Marie

Personal information
- Born: Dina DeStefano

Professional wrestling career
- Ring name: Marie
- Billed height: 5 ft 4 in (1.63 m)
- Trained by: WCW Power Plant
- Debut: 2000
- Retired: 2001

= Marie (wrestling) =

American wrestling manager (1963–2006)

Dina DeStefano is an American retired professional wrestling manager, better known as Marie or Marie Lograsso. She is best known for her run in World Championship Wrestling as the sister of Big Vito.

==Professional wrestling career==
===World Championship Wrestling (2000–2001)===
After completing training at the WCW Power Plant, Marie made her debut on the September 25, 2000 episode of WCW Nitro, as the little sister of Big Vito who watched him at ringside. She usually appeared at ringside for various matches, where the camera would pan to her at different times. It would later be revealed that Marie was dating Reno, who at the time, was a member of The Natural Born Thrillers faction.

As this was revealed, Reno then began feuding solely with Vito, which was intensified when it was revealed that Reno was, in storyline, dating Vito's sister, Marie. It was also revealed that Reno and Vito were, in storyline, brothers. Both men subsequently became allies on the December 4 edition of Nitro when Vito saved Reno from being attacked by KroniK.

With Marie working as their valet, both of the brothers formed a tag team soon after, but the team came to an end quickly at Starrcade when Reno turned on Vito during their match with KroniK. He then revealed that he was the one who paid off KroniK to attack him in the previous weeks. Their feud culminated at Sin, which saw Reno pin Vito. As WCW went out of business and was sold to WWE in 2001, Marie's wrestling career came to an end.

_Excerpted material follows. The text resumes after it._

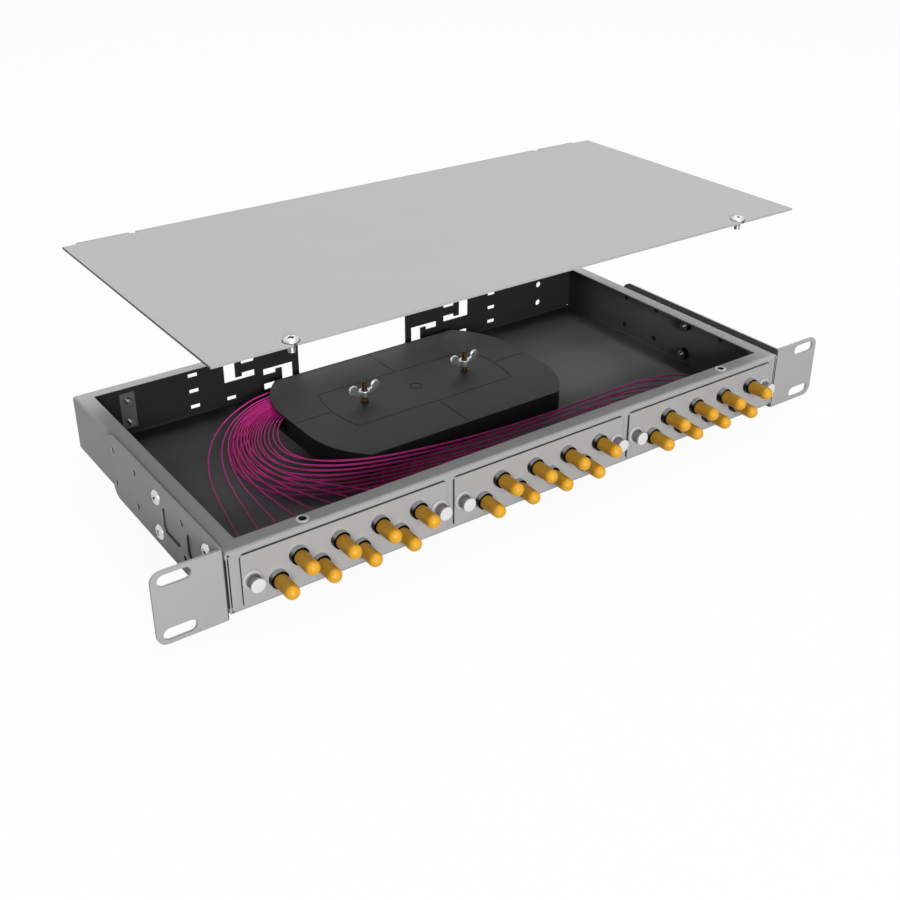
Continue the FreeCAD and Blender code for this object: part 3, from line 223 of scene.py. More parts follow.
class PanelStage(bpy.types.PropertyGroup):
    """Camera and lamps."""

    camera_place: bpy.props.FloatVectorProperty(
        name="Camera", description="Where the camera stands", subtype="TRANSLATION", unit="LENGTH",
        default=(-0.400192, -0.469656, 0.360996),
    )
    azimuth: quantity(
        "Azimuth", "Turn of the view from straight ahead", math.radians(35.493), unit="ROTATION"
    )
    elevation: quantity(
        "Elevation", "How far the view looks down", math.radians(27.5085), unit="ROTATION"
    )
    roll: quantity("Roll", "Tilt of the picture", 0.002182, unit="ROTATION")
    lens: quantity("Lens", "Focal length", 48.562, subtype="DISTANCE_CAMERA")
    shift: quantity("Shift", "Upward shift of the frame", -0.05)
    key_power: quantity("Key", "Power of the lamp overhead", 39.0, min=0.0, unit="POWER")
    front_power: quantity("Front", "Power of the low lamp in front", 48.0, min=0.0, unit="POWER")
    fill: quantity("Fill", "Strength of the light from all round", 0.15, min=0.0)


# Surfaces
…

During her run in WCW, many people speculated that she was portrayed by independent wrestler/valet Noel Harlow (Vito's real life wife), but this was false. She confirmed it was false in a Twitter post, and both Reno and Vito didn't know who she was. Harlow's wrestling career didn't start until 2002.

==Personal life==
Rumours emerged that she died on March 14, 2006, aged 43 from a drug overdose, after a woman of the same name’s obituary was found online, however, this has been questioned by Ryan Byers of 411Mania.com and Brian Damage of Ring the Damn Bell. Her current whereabouts are unknown.